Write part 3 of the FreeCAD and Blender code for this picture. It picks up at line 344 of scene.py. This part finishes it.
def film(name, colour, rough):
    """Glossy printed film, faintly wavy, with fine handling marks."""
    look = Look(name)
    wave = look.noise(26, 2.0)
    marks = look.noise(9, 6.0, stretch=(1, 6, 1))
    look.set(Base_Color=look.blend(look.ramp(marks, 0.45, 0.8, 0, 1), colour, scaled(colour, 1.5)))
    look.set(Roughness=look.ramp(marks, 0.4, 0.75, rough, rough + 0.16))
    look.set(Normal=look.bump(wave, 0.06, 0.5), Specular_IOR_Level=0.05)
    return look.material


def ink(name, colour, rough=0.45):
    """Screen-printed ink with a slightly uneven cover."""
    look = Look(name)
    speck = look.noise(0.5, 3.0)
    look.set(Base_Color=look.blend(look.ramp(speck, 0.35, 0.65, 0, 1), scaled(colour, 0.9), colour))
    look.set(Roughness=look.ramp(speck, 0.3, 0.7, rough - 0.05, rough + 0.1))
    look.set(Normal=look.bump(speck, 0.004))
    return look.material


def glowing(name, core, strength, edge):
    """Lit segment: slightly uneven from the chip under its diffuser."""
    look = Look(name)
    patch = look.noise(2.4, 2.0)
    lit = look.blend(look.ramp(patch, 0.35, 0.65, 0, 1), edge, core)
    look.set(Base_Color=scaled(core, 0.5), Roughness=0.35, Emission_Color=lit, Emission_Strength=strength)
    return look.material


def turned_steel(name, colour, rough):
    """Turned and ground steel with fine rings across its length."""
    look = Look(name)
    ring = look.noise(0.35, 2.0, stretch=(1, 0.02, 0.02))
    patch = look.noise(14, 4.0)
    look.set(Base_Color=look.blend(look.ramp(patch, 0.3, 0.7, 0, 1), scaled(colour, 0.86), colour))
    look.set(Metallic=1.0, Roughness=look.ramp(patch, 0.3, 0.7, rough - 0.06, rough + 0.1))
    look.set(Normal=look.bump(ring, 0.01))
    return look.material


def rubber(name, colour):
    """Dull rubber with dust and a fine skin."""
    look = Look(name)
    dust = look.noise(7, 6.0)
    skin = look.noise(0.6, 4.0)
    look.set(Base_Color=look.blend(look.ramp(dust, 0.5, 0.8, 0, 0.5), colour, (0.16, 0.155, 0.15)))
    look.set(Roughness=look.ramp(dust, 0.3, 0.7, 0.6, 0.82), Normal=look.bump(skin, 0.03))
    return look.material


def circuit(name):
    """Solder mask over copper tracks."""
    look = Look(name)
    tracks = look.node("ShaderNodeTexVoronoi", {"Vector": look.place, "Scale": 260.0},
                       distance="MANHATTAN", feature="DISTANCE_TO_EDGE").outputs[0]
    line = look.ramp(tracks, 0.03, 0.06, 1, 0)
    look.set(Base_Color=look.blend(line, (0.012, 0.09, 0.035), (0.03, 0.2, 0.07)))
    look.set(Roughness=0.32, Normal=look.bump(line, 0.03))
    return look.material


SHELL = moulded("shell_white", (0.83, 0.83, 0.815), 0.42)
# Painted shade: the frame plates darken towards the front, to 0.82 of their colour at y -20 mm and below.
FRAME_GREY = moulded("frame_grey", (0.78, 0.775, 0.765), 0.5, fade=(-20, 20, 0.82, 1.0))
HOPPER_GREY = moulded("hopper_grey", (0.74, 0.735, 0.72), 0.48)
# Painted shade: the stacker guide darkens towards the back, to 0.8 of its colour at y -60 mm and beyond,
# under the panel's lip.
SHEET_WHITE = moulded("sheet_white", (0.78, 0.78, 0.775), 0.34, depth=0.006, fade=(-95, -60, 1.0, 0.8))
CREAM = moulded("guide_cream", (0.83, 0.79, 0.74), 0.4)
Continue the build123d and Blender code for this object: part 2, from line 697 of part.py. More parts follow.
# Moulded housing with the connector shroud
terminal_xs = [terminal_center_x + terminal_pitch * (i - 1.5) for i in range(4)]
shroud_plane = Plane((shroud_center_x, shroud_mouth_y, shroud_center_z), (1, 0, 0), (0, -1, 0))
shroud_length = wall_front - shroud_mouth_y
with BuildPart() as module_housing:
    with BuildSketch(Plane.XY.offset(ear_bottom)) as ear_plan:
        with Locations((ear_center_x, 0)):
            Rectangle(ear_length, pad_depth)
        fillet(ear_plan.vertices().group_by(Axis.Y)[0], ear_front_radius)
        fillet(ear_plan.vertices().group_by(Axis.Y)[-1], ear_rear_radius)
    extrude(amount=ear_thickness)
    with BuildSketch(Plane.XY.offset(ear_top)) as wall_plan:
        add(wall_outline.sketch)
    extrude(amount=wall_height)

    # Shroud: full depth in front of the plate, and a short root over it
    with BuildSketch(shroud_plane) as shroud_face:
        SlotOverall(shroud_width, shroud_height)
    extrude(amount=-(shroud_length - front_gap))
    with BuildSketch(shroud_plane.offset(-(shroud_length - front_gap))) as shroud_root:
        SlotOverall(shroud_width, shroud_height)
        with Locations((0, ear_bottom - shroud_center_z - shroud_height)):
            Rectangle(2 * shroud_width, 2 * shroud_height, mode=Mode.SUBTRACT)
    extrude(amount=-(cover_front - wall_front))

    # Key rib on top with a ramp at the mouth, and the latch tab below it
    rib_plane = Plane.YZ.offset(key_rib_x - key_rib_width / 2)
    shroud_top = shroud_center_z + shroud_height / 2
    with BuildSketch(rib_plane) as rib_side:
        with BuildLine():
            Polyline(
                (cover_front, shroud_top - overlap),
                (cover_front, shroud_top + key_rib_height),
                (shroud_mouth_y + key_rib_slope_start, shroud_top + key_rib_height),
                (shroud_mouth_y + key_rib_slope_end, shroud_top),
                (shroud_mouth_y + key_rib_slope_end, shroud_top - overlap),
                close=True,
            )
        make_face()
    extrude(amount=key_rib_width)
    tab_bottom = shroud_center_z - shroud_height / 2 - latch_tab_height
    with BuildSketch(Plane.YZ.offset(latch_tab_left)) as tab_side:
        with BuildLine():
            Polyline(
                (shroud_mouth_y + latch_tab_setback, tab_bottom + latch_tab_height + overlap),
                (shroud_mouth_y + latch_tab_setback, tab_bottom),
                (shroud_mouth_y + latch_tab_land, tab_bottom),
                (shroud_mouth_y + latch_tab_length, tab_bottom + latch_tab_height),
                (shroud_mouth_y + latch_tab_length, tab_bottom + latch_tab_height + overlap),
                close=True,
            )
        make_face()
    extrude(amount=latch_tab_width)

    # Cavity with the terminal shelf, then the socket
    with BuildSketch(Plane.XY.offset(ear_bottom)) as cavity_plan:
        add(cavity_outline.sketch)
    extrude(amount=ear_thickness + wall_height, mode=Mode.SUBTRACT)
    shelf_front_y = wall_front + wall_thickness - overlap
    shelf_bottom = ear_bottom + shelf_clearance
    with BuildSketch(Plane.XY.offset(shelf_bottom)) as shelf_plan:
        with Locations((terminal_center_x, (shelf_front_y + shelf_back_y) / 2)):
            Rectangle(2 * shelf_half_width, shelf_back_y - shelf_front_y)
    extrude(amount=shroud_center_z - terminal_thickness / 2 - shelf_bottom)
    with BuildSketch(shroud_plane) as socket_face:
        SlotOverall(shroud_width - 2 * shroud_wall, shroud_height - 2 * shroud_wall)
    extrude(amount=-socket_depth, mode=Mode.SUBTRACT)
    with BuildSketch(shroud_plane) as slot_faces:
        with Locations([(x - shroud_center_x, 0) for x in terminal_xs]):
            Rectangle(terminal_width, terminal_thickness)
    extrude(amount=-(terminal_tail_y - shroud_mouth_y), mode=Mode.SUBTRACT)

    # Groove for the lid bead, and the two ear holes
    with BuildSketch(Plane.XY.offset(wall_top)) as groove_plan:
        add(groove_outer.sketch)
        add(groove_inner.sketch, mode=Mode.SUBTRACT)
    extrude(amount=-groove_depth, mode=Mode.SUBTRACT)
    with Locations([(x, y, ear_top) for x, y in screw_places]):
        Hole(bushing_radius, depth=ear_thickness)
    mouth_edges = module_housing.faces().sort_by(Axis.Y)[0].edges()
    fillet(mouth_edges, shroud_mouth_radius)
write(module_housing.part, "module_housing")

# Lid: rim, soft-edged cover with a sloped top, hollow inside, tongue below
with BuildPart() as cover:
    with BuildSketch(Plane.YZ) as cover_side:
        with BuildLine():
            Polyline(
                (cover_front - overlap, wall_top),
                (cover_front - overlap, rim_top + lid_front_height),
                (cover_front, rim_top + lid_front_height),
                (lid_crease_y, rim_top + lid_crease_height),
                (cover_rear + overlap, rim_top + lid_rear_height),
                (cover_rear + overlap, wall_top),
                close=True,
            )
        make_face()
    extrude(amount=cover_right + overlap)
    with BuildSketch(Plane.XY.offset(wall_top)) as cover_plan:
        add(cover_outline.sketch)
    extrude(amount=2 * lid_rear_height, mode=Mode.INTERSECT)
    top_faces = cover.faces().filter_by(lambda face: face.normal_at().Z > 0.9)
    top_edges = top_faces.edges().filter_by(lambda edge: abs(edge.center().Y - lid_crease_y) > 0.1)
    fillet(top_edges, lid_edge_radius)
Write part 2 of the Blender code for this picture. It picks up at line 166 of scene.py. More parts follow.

◆ ◆ ◆ ◆

WHAT THE EXERCISE ASKS =
Show every line above in which the word "Blender" occurs.

THE COMPLETED TASK =
Write part 3 of the FreeCAD and Blender code for this picture. It picks up at line 344 of scene.py. This part finishes it.
Continue the build123d and Blender code for this object: part 2, from line 697 of part.py. More parts follow.
Write part 2 of the Blender code for this picture. It picks up at line 166 of scene.py. More parts follow.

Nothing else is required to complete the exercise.